>> Start
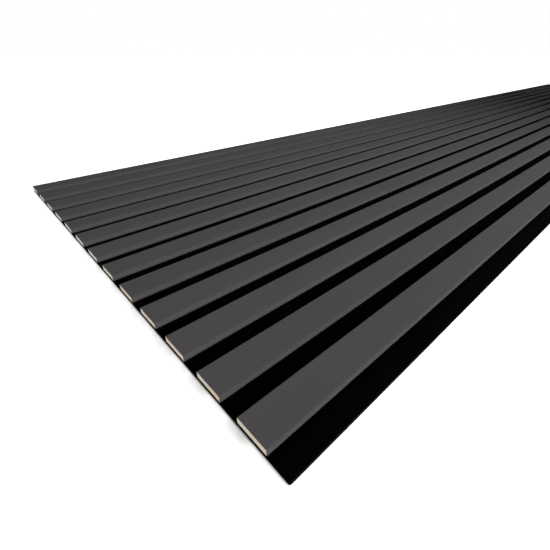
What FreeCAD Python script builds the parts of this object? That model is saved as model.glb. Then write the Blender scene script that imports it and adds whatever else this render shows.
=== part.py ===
import FreeCAD, Part
import os

# Acoustic slat wall panel: thirteen slats of fibreboard, each wrapped in a charcoal foil,
# fixed side by side on one sheet of black felt.
# The panel lies on its back. X runs along the slats, Y across them, and Z up through the
# thickness. The origin is the middle of the felt's back face. Every value is in millimetres.

# Slats
panel_length = 2800.0
slat_count = 13
slat_width = 27.0
slat_gap = 18.0
core_thickness = 5.7
foil_thickness = 0.3
arris_radius = 0.9

# Felt sheet, with a bare strip beside the first slat where the next panel's edge closes the row
felt_thickness = 3.0
felt_margin = 18.0
felt_corner_radius = 2.5

# Staples, driven from the back through the felt into each slat
staple_rows = 6
staple_end_distance = 80.0
staple_crown = 12.8
staple_bite = 3.3
staple_wire_width = 0.95
staple_wire_thickness = 0.65
staple_recess = 0.3
staple_point_length = 0.5

# Worked out from the values above
slat_thickness = core_thickness + foil_thickness
slat_pitch = slat_width + slat_gap
slat_field_width = slat_count * slat_width + (slat_count - 1) * slat_gap
panel_width = felt_margin + slat_field_width
felt_edge_y = -panel_width / 2
staple_spacing = (panel_length - 2 * staple_end_distance) / (staple_rows - 1)
staple_tip = felt_thickness + staple_bite


def point(x, y, z):
    return FreeCAD.Vector(x, y, z)


def prism_along_length(outline):
    """A closed outline in the YZ plane at the near end, drawn out to the panel's length."""
    return Part.Face(outline).extrude(point(panel_length, 0, 0))


def slat_middle_y(index):
    """The middle line of a slat, counted from the bare strip of felt."""
    return felt_edge_y + felt_margin + slat_width / 2 + index * slat_pitch


def slat_outline(middle_y, width, thickness, radius):
    """Section of a slat: flat underneath, square at the felt, rounded at both upper arrises."""
    near_end = -panel_length / 2
    bottom = felt_thickness
    top = felt_thickness + thickness
    left = middle_y + width / 2
    right = middle_y - width / 2
    bevel = radius * (1 - 0.5 ** 0.5)

    def at(y, z):
        return point(near_end, y, z)

    return Part.Wire([
        Part.makeLine(at(right, bottom), at(left, bottom)),
        Part.makeLine(at(left, bottom), at(left, top - radius)),
        Part.Arc(at(left, top - radius), at(left - bevel, top - bevel), at(left - radius, top)).toShape(),
        Part.makeLine(at(left - radius, top), at(right + radius, top)),
        Part.Arc(at(right + radius, top), at(right + bevel, top - bevel), at(right, top - radius)).toShape(),
        Part.makeLine(at(right, top - radius), at(right, bottom)),
    ])


def core_blank(index):
    """The fibreboard strip inside the foil, before the staples go in."""
    width = slat_width - 2 * foil_thickness
    radius = arris_radius - foil_thickness
    return prism_along_length(slat_outline(slat_middle_y(index), width, core_thickness, radius))


def slat_foil(index):
    """Foil folded over the top and both long sides, open underneath and at both ends."""
    outline = slat_outline(slat_middle_y(index), slat_width, slat_thickness, arris_radius)
    return prism_along_length(outline).cut(core_blank(index))


def staple_shape(middle_x, middle_y, crown_back):
    """A staple lying across a slat: a flat crown, and two legs with points ground on their outer sides.

    crown_back is the height of the crown's outer face above the back of the felt: the recess for
    the staple itself, and nothing for the slit that it leaves open behind it.
    """
    outer = staple_crown / 2
    inner = outer - staple_wire_thickness
    crown_front = staple_recess + staple_wire_thickness
    shoulder = staple_tip - staple_point_length
    edge_x = middle_x - staple_wire_width / 2
    corners = [
        (-outer, crown_back), (outer, crown_back), (outer, shoulder), (inner, staple_tip),
        (inner, crown_front), (-inner, crown_front), (-inner, staple_tip), (-outer, shoulder),
    ]
    points = [point(edge_x, middle_y + across, height) for across, height in corners]
    return Part.Face(Part.makePolygon(points + points[:1])).extrude(point(staple_wire_width, 0, 0))


def staples_of_slat(index, crown_back):
    """The row of staples, or of their slits, that holds one slat."""
    first_x = -panel_length / 2 + staple_end_distance
    return [
        staple_shape(first_x + row * staple_spacing, slat_middle_y(index), crown_back)
        for row in range(staple_rows)
    ]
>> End
Exercise: Your task is to print the whole listing again exactly.

Solution to this task:
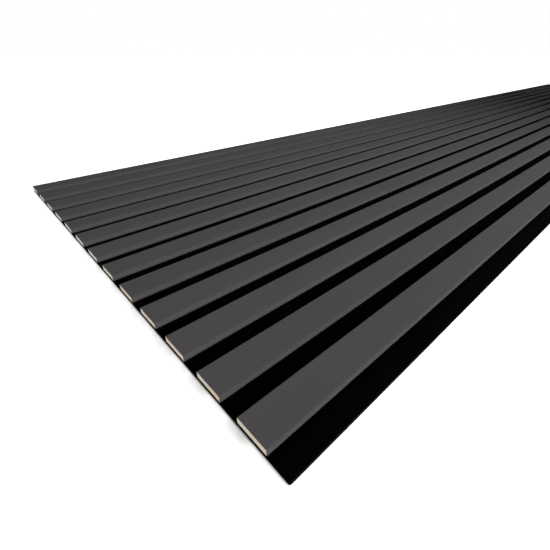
What FreeCAD Python script builds the parts of this object? That model is saved as model.glb. Then write the Blender scene script that imports it and adds whatever else this render shows.
=== part.py ===
import FreeCAD, Part
import os

# Acoustic slat wall panel: thirteen slats of fibreboard, each wrapped in a charcoal foil,
# fixed side by side on one sheet of black felt.
# The panel lies on its back. X runs along the slats, Y across them, and Z up through the
# thickness. The origin is the middle of the felt's back face. Every value is in millimetres.

# Slats
panel_length = 2800.0
slat_count = 13
slat_width = 27.0
slat_gap = 18.0
core_thickness = 5.7
foil_thickness = 0.3
arris_radius = 0.9

# Felt sheet, with a bare strip beside the first slat where the next panel's edge closes the row
felt_thickness = 3.0
felt_margin = 18.0
felt_corner_radius = 2.5

# Staples, driven from the back through the felt into each slat
staple_rows = 6
staple_end_distance = 80.0
staple_crown = 12.8
staple_bite = 3.3
staple_wire_width = 0.95
staple_wire_thickness = 0.65
staple_recess = 0.3
staple_point_length = 0.5

# Worked out from the values above
slat_thickness = core_thickness + foil_thickness
slat_pitch = slat_width + slat_gap
slat_field_width = slat_count * slat_width + (slat_count - 1) * slat_gap
panel_width = felt_margin + slat_field_width
felt_edge_y = -panel_width / 2
staple_spacing = (panel_length - 2 * staple_end_distance) / (staple_rows - 1)
staple_tip = felt_thickness + staple_bite


def point(x, y, z):
    return FreeCAD.Vector(x, y, z)


def prism_along_length(outline):
    """A closed outline in the YZ plane at the near end, drawn out to the panel's length."""
    return Part.Face(outline).extrude(point(panel_length, 0, 0))


def slat_middle_y(index):
    """The middle line of a slat, counted from the bare strip of felt."""
    return felt_edge_y + felt_margin + slat_width / 2 + index * slat_pitch


def slat_outline(middle_y, width, thickness, radius):
    """Section of a slat: flat underneath, square at the felt, rounded at both upper arrises."""
    near_end = -panel_length / 2
    bottom = felt_thickness
    top = felt_thickness + thickness
    left = middle_y + width / 2
    right = middle_y - width / 2
    bevel = radius * (1 - 0.5 ** 0.5)

    def at(y, z):
        return point(near_end, y, z)

    return Part.Wire([
        Part.makeLine(at(right, bottom), at(left, bottom)),
        Part.makeLine(at(left, bottom), at(left, top - radius)),
        Part.Arc(at(left, top - radius), at(left - bevel, top - bevel), at(left - radius, top)).toShape(),
        Part.makeLine(at(left - radius, top), at(right + radius, top)),
        Part.Arc(at(right + radius, top), at(right + bevel, top - bevel), at(right, top - radius)).toShape(),
        Part.makeLine(at(right, top - radius), at(right, bottom)),
    ])


def core_blank(index):
    """The fibreboard strip inside the foil, before the staples go in."""
    width = slat_width - 2 * foil_thickness
    radius = arris_radius - foil_thickness
    return prism_along_length(slat_outline(slat_middle_y(index), width, core_thickness, radius))


def slat_foil(index):
    """Foil folded over the top and both long sides, open underneath and at both ends."""
    outline = slat_outline(slat_middle_y(index), slat_width, slat_thickness, arris_radius)
    return prism_along_length(outline).cut(core_blank(index))


def staple_shape(middle_x, middle_y, crown_back):
    """A staple lying across a slat: a flat crown, and two legs with points ground on their outer sides.

    crown_back is the height of the crown's outer face above the back of the felt: the recess for
    the staple itself, and nothing for the slit that it leaves open behind it.
    """
    outer = staple_crown / 2
    inner = outer - staple_wire_thickness
    crown_front = staple_recess + staple_wire_thickness
    shoulder = staple_tip - staple_point_length
    edge_x = middle_x - staple_wire_width / 2
    corners = [
        (-outer, crown_back), (outer, crown_back), (outer, shoulder), (inner, staple_tip),
        (inner, crown_front), (-inner, crown_front), (-inner, staple_tip), (-outer, shoulder),
    ]
    points = [point(edge_x, middle_y + across, height) for across, height in corners]
    return Part.Face(Part.makePolygon(points + points[:1])).extrude(point(staple_wire_width, 0, 0))


def staples_of_slat(index, crown_back):
    """The row of staples, or of their slits, that holds one slat."""
    first_x = -panel_length / 2 + staple_end_distance
    return [
        staple_shape(first_x + row * staple_spacing, slat_middle_y(index), crown_back)
        for row in range(staple_rows)
    ]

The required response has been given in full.